As I was looking through my bookcases for a particular book (which I still can't find!), I came across a Journal that I began to write in many years ago. I pulled out this Journal and noticed that I'd only written 3 pages, then quit. But as I read my writings, I decided to share them with you because it feels timely. Larry passed away Nov 13, 2018, just 16 weeks ago. Yes, I count the weeks. The grief and resulting pain that I've felt from this loss have grown by the week. I look forward to the day when that trend reverses, and I can feel more peace by the week. It just happens that the 3 pages I wrote were all about my relationship with my dear husband, whom I had married Oct. 22, 1994. I share it with you:
"January 1, 1996
It's not easy to begin my journal writings. I've decided to write as this new year begins because I feel like I have a lot of thoughts going through my head that should be recorded on paper. In recording them, I'm exposing them to be read by others--chiefly my wonderful and very "curious" husband, Jamie; hopefully someday by my son Matt, if he's ever interested in "stepping inside his mother's mind", and maybe extended family members. In addition, I'm exposing my thoughts as a basis for my own interpretation and maybe occasionally, analysis. Gaining understanding throughout my life is very important to me and I think writing what comes to my mind will aid, in many ways, my understanding of life. So tonight, on this first day of this year, I being a new discipline of putting myself here on these pages.
This will appear much of the time to be a journal of me and Jamie, for my husband is such a part of me. It's hard to separate the ME from the WE and that's the way both he and I want it to be.
We've talked a lot today about the year ahead and feel very positive about the days before us. I feel like we've both been through such difficult times the last 10 years that 1996 has to be better. Our lives are straightening out, we're beginning to establish new and pleasant routines, we're relaxing more in our relationship because of increasing trust, safety, support, encouragement, intimacy, and most of all, our living and growing LOVE. We don't know what all we'll have to go through this year, but we know with God's blessing of life and health, we'll go through everything together! Our toast as the New Year came in last night was "Together!" I feel such safety and comfort in my life now knowing that as Mrs. Larry Jamison, my life is here in my home with my family--Jamie, Matt (my son) and Matthew (Larry's son) and on occasion Ruthie (Larry's daughter).
Jan. 2: I've finished most of my day's work here at home this evening and am now looking forward to a nice quiet evening with Jamie, Matt, and Matthew. I've been on vacation from my job at Schmidt Construction Co. since Dec 22nd and have felt like I've "come back home" during these days in my home. For the first time in 10 years, I've had time to stay home and be a homemaker. And this is the way I'd prefer to spend all my days - taking care of my home and my family. I've cleaned, ironed, baked, hung pictures and of course cooked, taken care of the laundry and dishes, car, gotten things repaired, paid, etc. I wish my time at home could be extended because there are so many things I'd like to have time to do. This is where my heart is - in my home. I feel safe and capable here because I know what I'm doing and I do it well. I can do things to take care of my husband and family and that's all I want to do! Then for myself, I'd like to have more time to read and write.
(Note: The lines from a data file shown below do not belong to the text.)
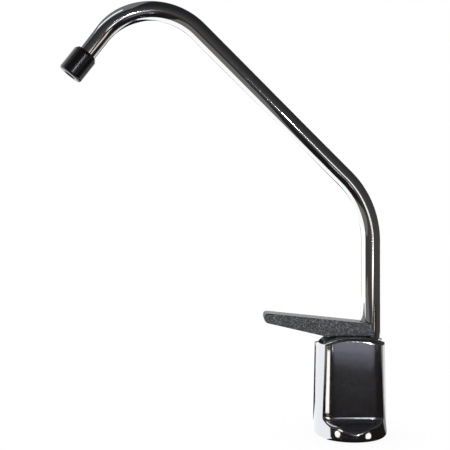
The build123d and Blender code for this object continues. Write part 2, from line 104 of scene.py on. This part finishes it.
# Floor: half its side, and how much of it glows white for the camera
FLOOR_HALF = 6000
FLOOR_GLOW_SHARE = 0.85
FLOOR_GLOW = 1.04

# Scratches: the turn of each set in degrees, the share of the noise that shows, and its soft edge
PANEL_SCRATCHES = ((0, 0, 20), (35, 0, 0), (-50, 10, 0), (80, 0, 30))
TUBE_SCRATCHES = ((0, 0, 9), (46, 0, 9), (20, 30, 0))
SCRATCH_SHARE = 0.36
SCRATCH_EDGE = 0.05


def linear(code):
    """An sRGB hex colour as a linear RGBA."""
    values = [int(code[i:i + 2], 16) / 255 for i in (1, 3, 5)]
    return tuple(v / 12.92 if v <= 0.04045 else ((v + 0.055) / 1.055) ** 2.4 for v in values) + (1.0,)


def node(tree, kind, inputs=(), **settings):
    """Adds a shader node with its properties.

    Inputs are in the node's order, or in a dict by name or number. Each is a value, a socket, or a node
    whose first output is meant. A Map Range takes a value, from low, from high, to low and to high.
    """
    made = tree.nodes.new(kind)
    for name, value in settings.items():
        setattr(made, name, value)
    given = inputs if isinstance(inputs, dict) else dict(enumerate(inputs))
    for name, value in given.items():
        source = value.outputs[0] if isinstance(value, bpy.types.Node) else value
        if isinstance(source, bpy.types.NodeSocket):
            tree.links.new(source, made.inputs[name])
        else:
            made.inputs[name].default_value = source
    return made


def new_material(name):
    """An empty material with its node tree and output node."""
    material = bpy.data.materials.new(name)
    material.use_nodes = True
    tree = material.node_tree
    tree.nodes.clear()
    return material, tree, node(tree, "ShaderNodeOutputMaterial")


def repeats(size_mm):
    """Texture scale of a pattern whose grain measures this many millimetres."""
    return 1 / (size_mm * MM)


# Materials


def hairlines(tree, place, turns, width_mm, length_mm):
    """Sparse straight scratches in several directions: 1 on a scratch, 0 beside it."""
    total = None
    for turn in turns:
        rotation = [math.radians(angle) for angle in turn]
        scale = (repeats(width_mm), repeats(length_mm), repeats(width_mm))
        laid = node(tree, "ShaderNodeMapping", {"Vector": place, "Rotation": rotation, "Scale": scale})
        streak = node(tree, "ShaderNodeTexNoise", {"Vector": laid, "Scale": 1.0, "Detail": 1.0})
        low = 1 - SCRATCH_SHARE
        line = node(tree, "ShaderNodeMapRange", (streak, low, low + SCRATCH_EDGE, 0.0, 1.0))
        if total is None:
            total = line
        else:
            total = node(tree, "ShaderNodeMath", (total, line), operation="MAXIMUM")
    return total


def finish_with(tree, out, height, strength, depth_mm, inputs):
    """Ends a material: one bump and one principled shader."""
    bump = node(tree, "ShaderNodeBump", {"Height": height, "Strength": strength, "Distance": depth_mm * MM})
    shader = node(tree, "ShaderNodeBsdfPrincipled", inputs | {"Normal": bump})
    tree.links.new(shader.outputs["BSDF"], out.inputs["Surface"])


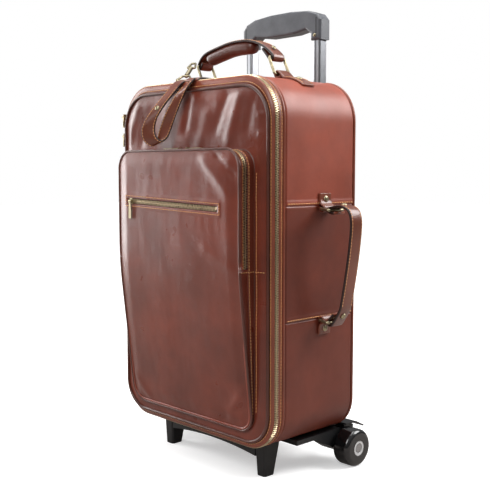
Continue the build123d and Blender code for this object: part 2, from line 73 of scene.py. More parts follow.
def middle_y(first, second):
    """Half way between the front of one CAD node and the back of the same or another one."""
    return (case_box(first)[0].y + case_box(second)[1].y) / 2


HALF = case_box("upper_wrap")[1].x
TOP = case_box("upper_wrap")[1].z
BOTTOM = case_box("lower_wrap")[0].z
WRAP_BACK = case_box("upper_wrap")[1].y
BACK = case_box("back_panel")[1].y
SEAMS = (case_box("side_patches")[0].z, case_box("side_patches")[1].z)
CORNER_TOP, CORNER_BOTTOM = 58.0, 50.0
ZIP_HALF_WIDTH = 3.5
ZIP_Y = middle_y("main_zip_body_half", "main_zip_lid_half")
HINGE_LOW, HINGE_HIGH = case_box("hinge_strip")[0].z, case_box("hinge_strip")[1].z

LID_CORD = 4.0  # the corded edge outside the lid's face
LID_HALF = case_box("lid_face")[1].x + LID_CORD
LID_LOW = case_box("lid_face")[0].z - LID_CORD
LID_HIGH = case_box("lid_face")[1].z + LID_CORD
LID_Y = case_box("lid_face")[0].y
LID_CORNERS = (44.0, 52.0)

POCKET_CORD = 2.6  # the corded edge outside the pocket's face
POCKET_HALF = case_box("pocket_face_lower")[1].x + POCKET_CORD
POCKET_LOW = case_box("pocket_gusset_back")[0].z - 2.0
POCKET_HIGH = case_box("pocket_face_upper")[1].z + POCKET_CORD
POCKET_Y = case_box("pocket_face_upper")[0].y
POCKET_CORNER = 26.0
POCKET_SPLIT = case_box("pocket_face_upper")[0].z
POCKET_FOOT_DEPTH = 3.0
POCKET_LEAN = case_box("pocket_face_lower")[1].y - POCKET_Y - POCKET_FOOT_DEPTH
POCKET_TAPER = POCKET_LEAN / (POCKET_SPLIT - POCKET_LOW)
POCKET_ZIP_Y = middle_y("pocket_zip_flap_half", "pocket_zip_lid_half")
SMALL_ZIP_TILT = radians(1.9)
SMALL_ZIP_LEFT, SMALL_ZIP_RIGHT = -108.0, 94.0
SMALL_ZIP_Z = 390.0

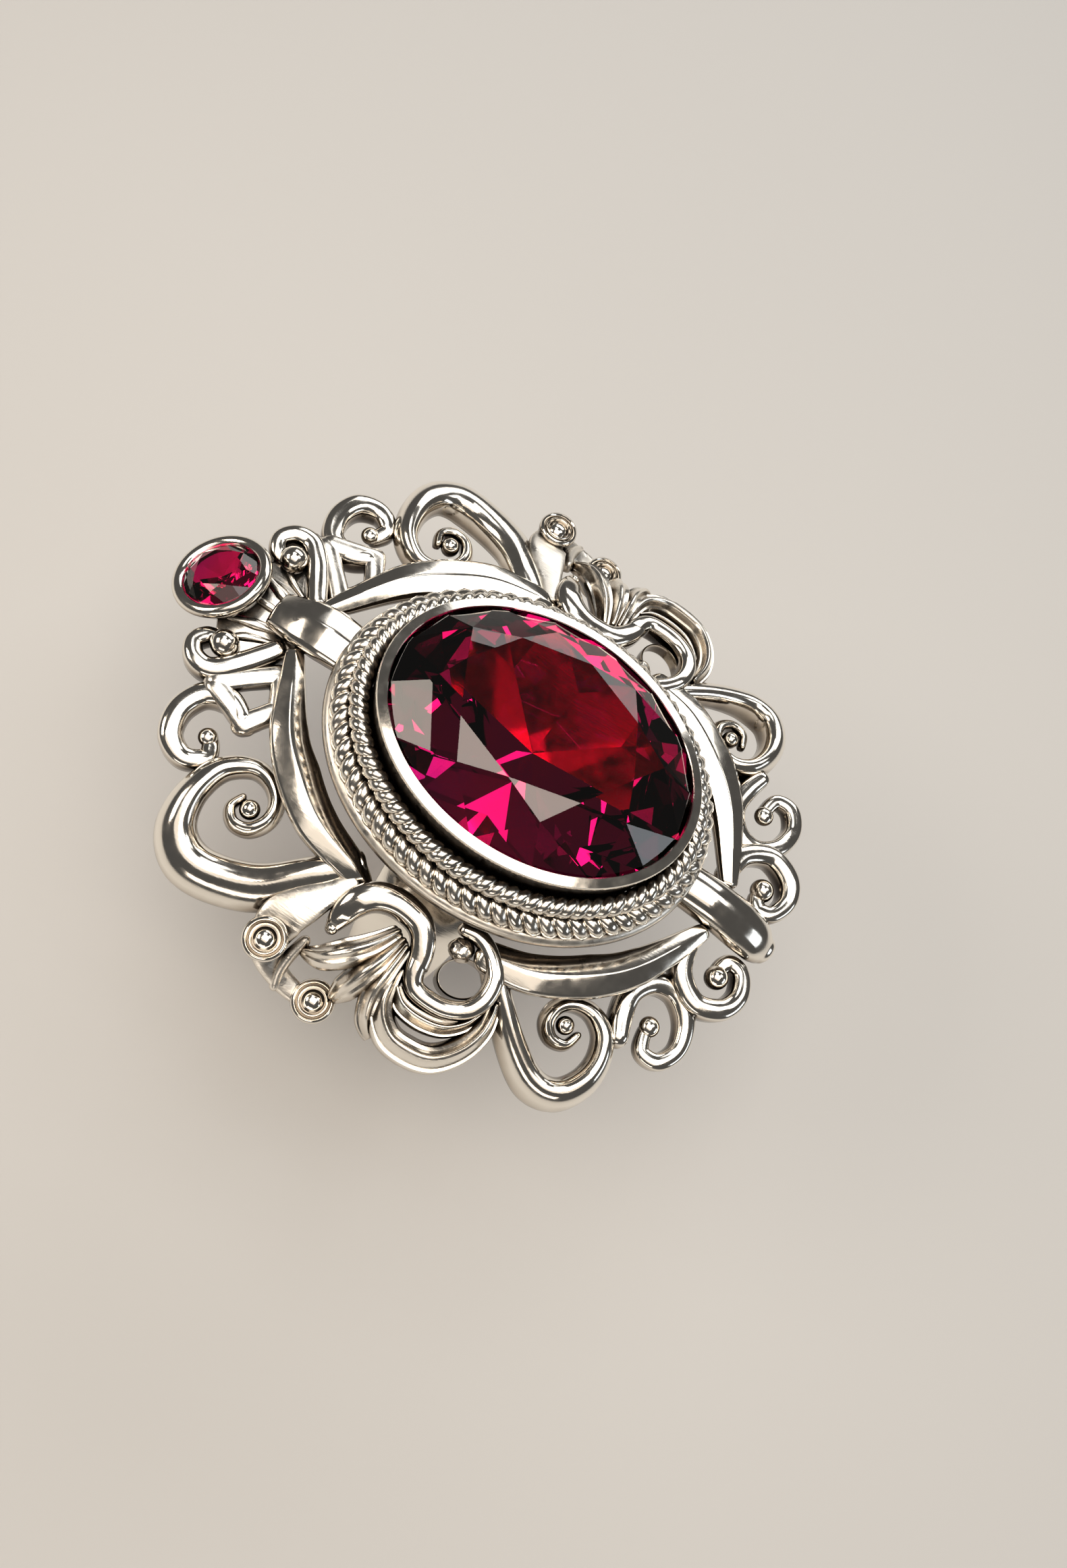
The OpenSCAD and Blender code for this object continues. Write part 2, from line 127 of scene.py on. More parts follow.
def bump(tree, shader, layers):
    """Stacks bumps given as (height, distance in mm, strength)."""
    last = None
    for height, distance, strength in layers:
        node = tree.nodes.new("ShaderNodeBump")
        node.inputs["Distance"].default_value = distance * MM
        node.inputs["Strength"].default_value = strength
        tree.links.new(height, node.inputs["Height"])
        if last:
            tree.links.new(last, node.inputs["Normal"])
        last = node.outputs["Normal"]
    tree.links.new(last, shader.inputs["Normal"])


def silver(name, rough, dark, reach, wave, scratch, sides=0):
    """Silver with a painted highlight on top, painted shade on its sides, and hollows blackened
    by oxide and painted shade.

    sides is how bright the painted shade leaves the sides, from 0 to 0.6.
    """
    mat, tree, shader = material(name, 1, rough, (0.93, 0.9, 0.85))
    # Ambient occlusion blackens the hollows: partly oxide, partly painted shade.
    hollow = tree.nodes.new("ShaderNodeAmbientOcclusion")
    hollow.samples = 8
    hollow.inputs["Distance"].default_value = reach * MM
    where = tree.nodes.new("ShaderNodeTexCoord")
    facing = tree.nodes.new("ShaderNodeSeparateXYZ")
    tree.links.new(where.outputs["Normal"], facing.inputs["Vector"])
    # Painted highlight on what faces up, painted shade on what faces sideways.
    painted_top_light = tree.nodes.new("ShaderNodeMapRange")
    for socket, value in (("From Min", 0), ("From Max", 0.75),
                          ("To Min", sides), ("To Max", 0.6)):
        painted_top_light.inputs[socket].default_value = value
    tree.links.new(facing.outputs["Z"], painted_top_light.inputs["Value"])
    patina_and_painted_light = weigh(tree, hollow.outputs["AO"], 0.6, painted_top_light.outputs["Result"])
    patina_and_painted_light = weigh(tree, noise(tree, 700, 4), 0.16, patina_and_painted_light)
    # The colour runs from painted shade, near black, to a painted cream highlight, with random
    # tone from the noise.
    tint = ramp(tree, patina_and_painted_light, [
        (0.0, (0.02, 0.016, 0.013)),
        (dark, (0.06, 0.047, 0.037)),
        (dark + 0.25, (0.47, 0.405, 0.33)),
        (dark + 0.55, (0.97, 0.925, 0.845)),
    ])
    tree.links.new(tint, shader.inputs["Base Color"])
    finish = ramp(tree, noise(tree, 1500, 5), [
        (0.3, (rough * 0.7,) * 3),
        (0.75, (rough * 1.7,) * 3),
    ])
    tree.links.new(finish, shader.inputs["Roughness"])
    bump(tree, shader, [
        (noise(tree, 420, 2), 0.12, wave),
        (noise(tree, 9000, 3, (1, 0.12, 1), 25), 0.02, scratch),
    ])
    return mat


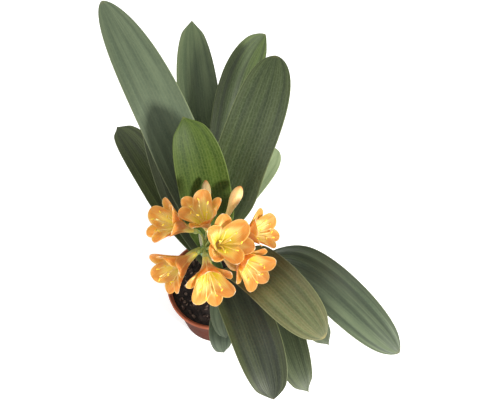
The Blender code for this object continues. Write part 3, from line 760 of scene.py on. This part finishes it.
def build_stamens(name, flower, filament, pollen):
    """Six filaments and a style from one hub, sagging a little towards the lower petals."""
    axis = heading(flower.az, flower.climb)
    s, t = axis_frame(axis, flower.turn)
    unit = flower.size * MM
    root = Vector(flower.foot) * MM + axis * (HUB_AT * unit)
    sag = (axis * axis.z - UP) * (SAG * unit)
    skin = Skin()
    skin.tube([root + axis * (h * unit) for h, _ in HUB_SHAPE], [r * unit for _, r in HUB_SHAPE], 16)
    for k in range(7):
        style = k == 6
        a = math.radians(60.0 * k + 12.0)
        out = s * math.cos(a) + t * math.sin(a)
        reach = (STYLE_REACH if style else 10.5 + 1.6 * (k % 2)) * unit
        rise = (STYLE_RISE if style else 38.0 + 3.0 * (k % 3)) * unit
        tip = root + axis * rise + out * reach + sag
        low = root + axis * (1.6 * unit)
        if not style:
            low = low + out * (1.15 * unit)
        pull = tip - axis * (0.3 * rise) - out * (0.3 * reach)
        path = bezier(low, low + axis * (0.5 * rise), pull, tip, FILAMENT_POINTS)
        radii = [(0.78 - 0.018 * i) * MM for i in range(FILAMENT_POINTS)]
        if style:
            radii[-1] = 0.75 * MM
        skin.tube(path, radii, 8)
        if not style:
            way = (path[-1] - path[-2]).normalized()
            across = (out * 0.5 + s * math.cos(1.9 * k) + t * math.sin(1.9 * k)).normalized()
            way = (way + across * 0.9).normalized()
            middle = tip + axis * (0.9 * MM)
            line = [middle + way * (d * unit) for d, _ in ANTHER_SHAPE]
            skin.tube(line, [r * unit for _, r in ANTHER_SHAPE], 10, 1)
    skin.dress(name, [filament, pollen])


def build_bud(name, bud, material):
    foot = Vector(bud.foot) * MM
    axis = heading(bud.az, bud.climb)
    line = catmull(BUD_SHAPE, 6)
    skin = Skin()
    path = [foot + axis * (p.x * bud.length * MM) for p in line]
    skin.tube(path, [max(p.y, 0.08) * bud.radius * MM for p in line], 48, ribs=0.035)
    skin.dress(name, [material])


# Stalk

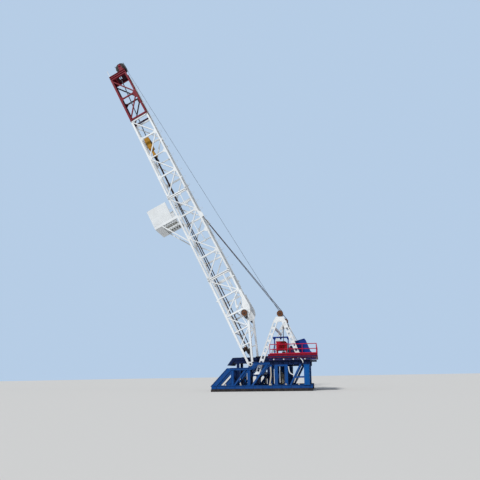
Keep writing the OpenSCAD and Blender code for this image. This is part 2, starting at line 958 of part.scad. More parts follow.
// raising lines: two strands a side from the mast lugs over the A-frame sheaves to the deck
gin_c = gin_r * 0.86 + raise_r + gap;
lug_w = rear(raise_u) + 240;
module raising_lines() {
    p = [to_x(lug_w, raise_u), to_z(lug_w, raise_u)];
    t = touch([gin_x, gin_z], gin_c, p, -1);
    e = (p - t) / norm(p - t) * 60;
    color(black)
        difference() {
            for (s = [-1, 1])
                for (d = [55, -10]) {
                    rod3([p[0] + e[0], s * (mast_y + d), p[1] + e[1]],
                        [t[0], s * (gin_y + d), t[1]], raise_r);
                    rod3([gin_x + gin_c, s * (gin_y + d), gin_z],
                        [gin_x + gin_c, s * (gin_y + d), deck_z + 260], raise_r);
                }
            mast()
                block3([0, -3000, raise_u], [5000, 3000, raise_u + 1000]);
        }
}

module fast_line() {
    p = [4500, deck_z + 1380];
    t = touch([to_x(crown_w, crown_cu), to_z(crown_w, crown_cu)], crown_g, p, 1);
    y = -(crown_sheaves - 1) / 2 * pitch;
    color(steel)
        difference() {
            rod3([t[0], y, t[1]], [p[0], y, p[1]], line_r);
            plane_y(0, 2900)
                housing2d();
        }
}

// climbing ladder behind the rear face, on short stand-offs
module ladder() {
    b = u4 - u1 - 300;
    n = 24;
    hm = middle_u / 4;
    hu = upper_u / 4;
    color(white)
        mast()
            translate([rear(u1), 250, u1])
                rotate([0, -taper_a, 0]) {
                    plane_x(160, 40) {
                        for (s = [-1, 1])
                            translate([s * 200 - 25, -1800])
                                square([50, b + 1800]);
                        for (i = [0 : n])
                            translate([-200, -1700 + i * (b + 1500) / n])
                                square([400, 40]);
                    }
                    for (z = [hm, 2 * hm, 3 * hm, middle_u + hu, middle_u + 2 * hu, middle_u + 3 * hu,
                        middle_u + upper_u + crown_u / 3, middle_u + upper_u + crown_u * 2 / 3])
                        block3([60.05, -225, z - 40], [145, 225, z + 40]);
                }
}

skid_near();
skid_far();
base_spreader();
side_near_outer();
side_near_inner();
side_far_inner();
side_far_outer();
ties_near();
ties_far();
deck_girders();
end_posts();
deck_joists();
winch_deck();
deck_rail();
floor_frame();
drill_floor();
rotary_table();
shoe_near();
shoe_far();
gin_near();
gin_far();
gin_tie();
gin_sheave_near();
gin_sheave_far();
winch_housing();
winch_bed();
red_cabinet();
blue_beam();
line_guides();
lower_near();
lower_far();
lower_back();
middle_near();
middle_far();
middle_back();
upper_near();
upper_far();
upper_back();
crown_near();
crown_far();
crown_back();
crown_frame();
crown_sheave_set();
crown_bearings();
lightning_rod();
knee_sheave_near();
knee_sheave_far();
foot_sheave_near();
foot_sheave_far();
foot_sheave_brackets();
board_floor();
board_walls();
board_braces();
travelling_block();
hook_yoke();
drilling_lines();
sling_lines();
raising_lines();
fast_line();
ladder();
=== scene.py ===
"""Looks of a land drilling rig with a leaning lattice mast, built around its CAD frame."""
import json
import math

import bmesh
import bpy
from mathutils import Matrix, Vector


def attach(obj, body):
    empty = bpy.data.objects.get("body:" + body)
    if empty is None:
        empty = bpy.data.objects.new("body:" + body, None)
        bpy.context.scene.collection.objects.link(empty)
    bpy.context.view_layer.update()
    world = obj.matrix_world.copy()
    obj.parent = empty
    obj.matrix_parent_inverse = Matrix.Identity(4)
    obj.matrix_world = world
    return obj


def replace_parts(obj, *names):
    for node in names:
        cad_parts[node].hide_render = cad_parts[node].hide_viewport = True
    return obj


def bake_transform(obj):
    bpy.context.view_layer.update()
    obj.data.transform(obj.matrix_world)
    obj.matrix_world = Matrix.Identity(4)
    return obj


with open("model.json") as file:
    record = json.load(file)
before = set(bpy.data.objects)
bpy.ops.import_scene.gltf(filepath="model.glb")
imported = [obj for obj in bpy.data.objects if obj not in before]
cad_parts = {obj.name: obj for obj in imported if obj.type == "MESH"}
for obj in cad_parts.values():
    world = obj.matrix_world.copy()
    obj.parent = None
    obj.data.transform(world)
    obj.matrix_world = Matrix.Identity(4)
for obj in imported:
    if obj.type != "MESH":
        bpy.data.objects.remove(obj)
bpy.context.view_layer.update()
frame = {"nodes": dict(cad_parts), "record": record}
NODES = frame["nodes"]

# sizes of the CAD model in metres: w runs across the mast from its front leg, u along it from the foot pins
LEAN = math.radians(25.5)
PIN_X, PIN_Z, PIN_W = -0.18, 2.65, 0.17
FOOT_Y, MAST_Y, CROWN_Y = 2.3, 1.35, 0.61
U1, U2, U3, U4, U5 = 9.95, 20.4, 31.45, 37.45, 38.0
DEPTH, CROWN_DEPTH = 2.4, 1.9
KNEE = 5.4
TAPER = (DEPTH - CROWN_DEPTH) / (U4 - U1)
LEG_HALF = 0.105
BLOCK_U, BLOCK_W = 28.25, 0.6
YOKE_U = BLOCK_U - 2.5
CROWN_R, CROWN_W, CROWN_U = 0.56, 1.6, U5 + 0.65
KNEE_U, KNEE_W, KNEE_Y = 4.95, 1.88, 2.05
FOOT_W, FOOT_U, FOOT_SY, FOOT_R = 0.29, 1.73, 1.5, 0.18
BOARD_U, BOARD_Y, BOARD_W0, BOARD_W1, WALL_H = 18.15, 1.45, -2.84, -0.54, 2.05
BOARD_TOP = BOARD_U + WALL_H
RAISE_U = 16.6
LINE_R, RAISE_R, SLING_R = 0.016, 0.03, 0.045
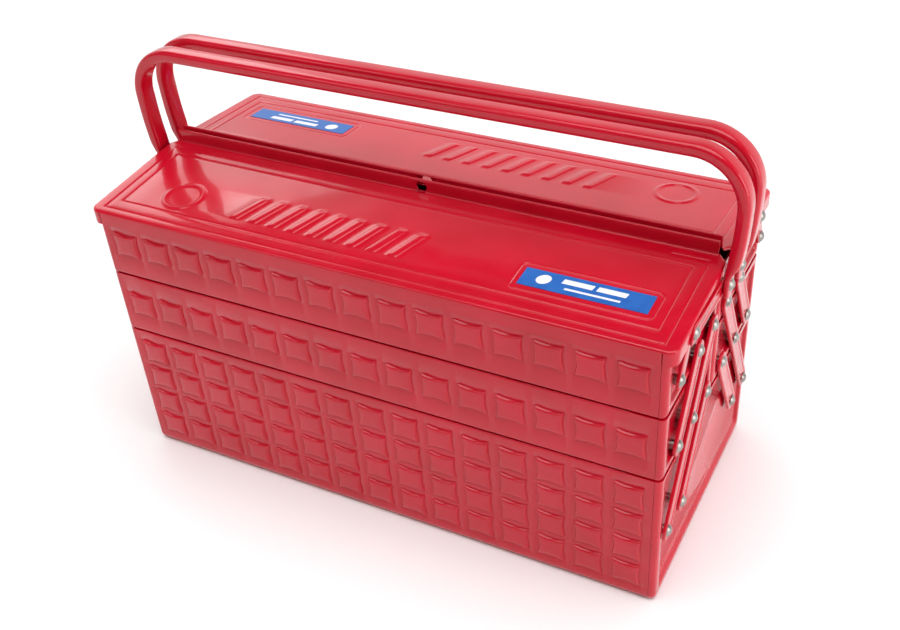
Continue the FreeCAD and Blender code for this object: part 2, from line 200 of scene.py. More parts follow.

Jamie and I have committed to reading every evening if possible. We've begun several church books: "Brigham Young, American Moses", "Millenial Messiah", and "Following Christ", to list a few. I just bought "We Believe" and have started it and am so anxious to keep going through it. But most of all, I want to make more time to read my Scriptures -- always with Jamie if possible.
My precious Jamie is my teacher, my guide, my soul, my heart, and my angel. I feel my Heavenly Father's warm, loving Spirit in my Jamie." --Becky Jamison
That's all I wrote in this Journal. While I wish I'd contributed more to my Journal, looking back on my life at that time, I know why I didn't. I was busy! I worked full time as the Management Secretary for an asphalt construction company, attended church regularly, was finding my way at being a step-mother to my husband's 6 children, and helped Larry take care of his father who suffered from Alzheimer's Disease and his mother, who lived alone and was limited by Macular Degeneration.
But while I didn't contribute more to my journal, I'm comfortable that what I did contribute really said it all. It's a good summary of the 24 years of marriage that I had with my sweetheart. We were always busy together, we read and discussed together, we took care of our family, and he was always my heart, soul and my angel. He still is and always will be, through eternity. For that blessing, I'm deeply grateful.